Border Jumpers, Human Smugglers Captured – Cause Auto Wrecks
Drivers gawking at a group of 15 handcuffed illegal entrant suspects along the side of Interstate 10 on Monday morning caused three car crashes that shut down travel for about an hour near Downtown.
The rubbernecking mishaps happened after several U.S. Immigration and Customs Enforcement agents made a high-risk traffic stop on westbound I-10 near the Miracle Mile exit, just before 10 a.m., said Officer James Oien, an Arizona Department of Public Safety spokesman.
While not often initiated in such a visible location, high-risk stops are made when agents or officers suspect there is a potential for violence, Oien said.
"They were being extremely cautious," he said. "If you've got some felons going down the interstate and the only place you can stop them is Grant Road, you do what you gotta do."
The federal agents are part of an anti-smuggling team and had tracked and stopped a stolen pickup truck carrying a group of suspected illegal entrants, said Russell Ahr, an ICE spokesman in Phoenix.
One of the men was separated from the others at the scene, but Ahr didn't have more details about whether he was a suspected people-smuggler or whether charges were pressed.
The incident is still under investigation, he said.
After agents and officers handcuffed the suspected illegal entrants, the group sat on a dirt shoulder in the sun. They had been riding in the cab of the silver pickup while others were hidden under a piece of plywood that covered the bed.

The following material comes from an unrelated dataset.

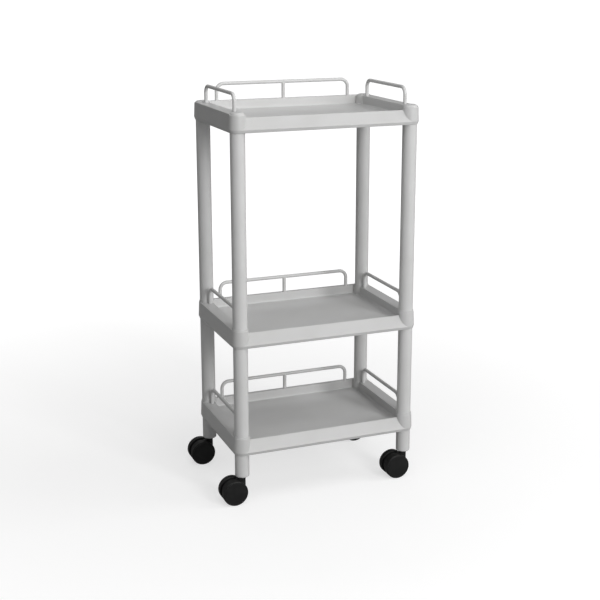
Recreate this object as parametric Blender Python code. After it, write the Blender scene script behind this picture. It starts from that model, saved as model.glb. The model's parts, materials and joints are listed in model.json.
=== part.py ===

Besides the people who were detained, about a dozen law enforcement vehicles were on the scene with their lights flashing, drawing the attention of morning motorists.
Traffic backed up for several miles and, in less than an hour, two landscaping trucks and a motor home rear-ended cars in three separate crashes. The two trucks spun sideways and blocked the westbound lanes of I-10 near the Grant Road exit, Oien said.
Two of the rear-end crashes involved injuries that were not life-threatening, Oien said. No one was injured in the third incident. None of the drivers' names was released.
"The causes of the accidents were people not paying attention to what they were doing and paying attention to what the cops were doing," Oien said.
DPS officers established a detour so traffic could be diverted to city streets for about an hour until the crashes could be investigated and cleaned up, he said.
Motorists should concentrate on their own driving and traffic around them to avoid accidents, Oien said.
"Try to resist the rubbernecking or gawking at the scene and pay attention," he said.